We are talking about the plausibility of a coup in a specific case, here in the USA. Mathematical/statistical models of what makes the conditions most likely for such an event cannot be used as a refutation for any specific event in a specific time and place. I took you to say it cant happen here because of the modeling for coups show that it is very unlikely to happen here.
As an analogy. Suppose we are playing some parlor game and to win the game, in some final end game situation, you have to roll 2 six sided dice and beat a nine. Were I to tell you I have already won the game because the odds are much more likely that you will roll an 8 or less because that is how dice operate would be premature. Even though dice do usually roll 8 or less you could still roll a 12.
Using statistics like this tells us about more fruitful methods, means, situations, etc, but it does not tell us what can happen, normally. You are saying that there is no determinant cause here, but that is conjecture based on incomplete information. For all we know the essential factors are there, but hidden from the public. Also, the events that are occurring are following many past chains of events that led to destabilized nations. That these mathematicians state that the past record of similar events has upper and lower ceilings and floors is at best dealing in mere plausibility. "Black Swan" events are always outside the record of known events and do happen.
You are an educated and intelligent person, and I am sorry if my lol was insulting, but it was all I could do at the moment.
I took you to say it cant happen here because of the modeling for coups show that it is very unlikely to happen here.
That is absolutely not what I wrote/said. It's not even close to what I said.
What I wrote is that the other member's assertion is not supported by the extreme bounds analysis. Reviewing the OP-er's OP, one observes that s/he identified a single criterion --
the society there must be very well divided -- and even your own read of the document reveals that no single criterion is sufficient to militate for a coup.
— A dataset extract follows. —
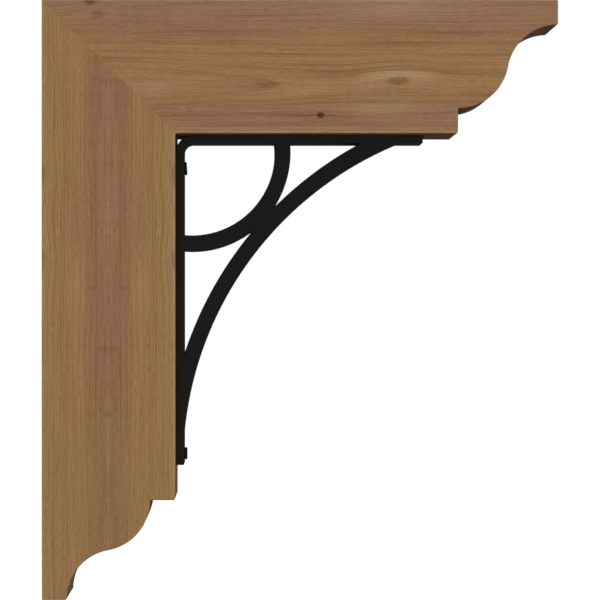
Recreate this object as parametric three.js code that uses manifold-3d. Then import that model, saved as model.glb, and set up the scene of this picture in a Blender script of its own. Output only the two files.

At that point in the discussion, that terse point is the one I had to make.
More specifically and to the point I made earlier, you surely noticed that of the 66 criteria evaluated, the robustly related variable that comes closest to the one the OP-er identified is a compound one, "Political Stability and Absence of Violence." That variable really doesn't apply to the situation currently observed in the U.S.
Sure as we Americans prattle a lot about violence, the fact is that we quie literally do not have the sort of violence referred to -- violence against the government
a la Boston Tea Party, Boston Massacre, Tiananmen Square, the
Pine Tree Riot, or some other such violence, such as that happening in Venezuela, whereby material segments and quantities of the polity repeatedly and frequently rise up against their own government. The violence we have in the U.S. is one non-governmental group fighting another, with the government intervening as needed to stop the violence and arrest the perpetrators.
Even the BLM folks griping about the police aren't at that stage of violent revolt. Ditto the white supremacists/nationalists and the non-racist Trumpkins. They're pissed, but they don't want a coup or anything close to it, they just want comparatively minor changes, not the complete overthrow of the U.S. government and its Constitution, which is what a coup would be.
Obviously, absent the sort of violence described above, the U.S. is politically stable. Political instability and political contentiousness just aren't the same things. The U.S. has been politically stable since 1776 and there's been political contentiousness between/among the various political parties since 1776. It's a difference of degrees, and again, we're nowhere near being politically unstable as was, say, the USSR when Berlin Wall came down and the USSR dissolved, imploded, whatever you want to (for now) call it, or when the Bolsheviks overthrew the Tsar.
In short the differences I've highlighted are ones of nature and extent. Sure, a coup is possible anywhere, but the "political stability and violence" conditions that, in concert with other conditions, foster/support one simply don't at the requisite level exist in the U.S. right now, and as is shown in the referenced document, "political stability and violence" alone is insufficient. Thus, as I initially wrote, the OP-er's statement is not supported by extreme bounds analysis.